A low dose, low penetration electron beam (E-beam) irradiation penetrating 15 millimetres below the surface of a carcass can effectively reduce pathogens, foundAgricultural Research Service (ARS) scientists at the Roman L Hruska Meat Animal Research Centre in the US.
Pathogens are most prevalent on the surface of a carcass, but the risk of sub-surface contamination is high in ground beef because it is mixed so thoroughly.
Penetrating meat with E-beams instead of current methods of washing the surface of carcasses could therefore be more effective in reducing pathogens.
The ARS scientists found a low dose could effectively penetrate the meat without affecting the odour or flavour when it was used to make stir fry or ground beef. High doses penetrated further, killing more bacteria, but the taste and smell was impaired.
Work on E-beam follows other extensive research by the same centre on preventing pathogen contamination within the beef industry.
The highly publicised E. coli outbreak in 1993 increased national awareness of foodborne pathogens, prompting the industry and government to develop new ways of combatting them.
E. coli harms humans by destroying kidney cells and damaging other cells in the body. Around to E. coli strain 0157:H7 was responsible for 73,000 illnesses and 60 deaths in the 1993 outbreak in the US, according to the Centers for Disease Control.
The US beef industry has spent more than $750m over the last decade to improve the safety of beef products.
Cattle can host E. coli without harm and ARS research shows that pathogens tend to gather on cowhides, which causes problems if the meat is contaminated during hide removal. ARS researchers also discovered that killing pathogens in hides before removal is a very effective way of reducing the risk of carcass contamination.
The adoption of chemical washing processes are thought to have cut E. Coli cases in ground beef by more than 40 per cent, but scientists now believe E-beam could be more cost effective and efficient.

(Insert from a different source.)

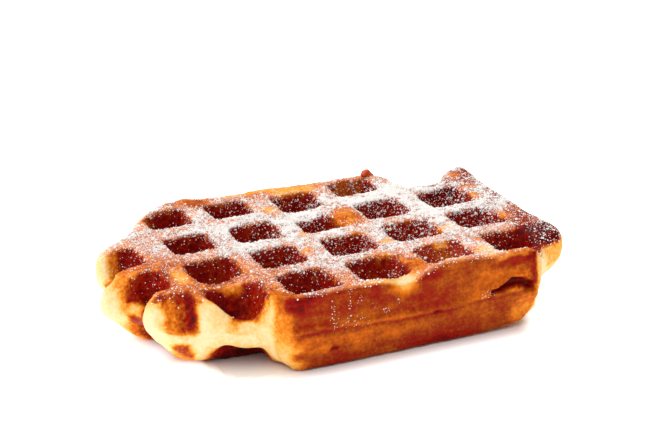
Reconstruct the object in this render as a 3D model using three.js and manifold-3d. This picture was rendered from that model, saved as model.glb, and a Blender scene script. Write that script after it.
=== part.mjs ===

Irradiation exposes food to a low level of ionizing radiation to kill bacteria, molds, yeasts, parasites, and other microorganisms that can lead to food spoilage and illness if untreated.
Over the last 25 years, studies have shown that eating irradiated foods poses no increased health risks for consumers. The ARS studies have enabled federal regulatory agencies to establish standards to ensure safety and quality of irradiated products like fruit, vegetables, juice, meat, and meat substitutes.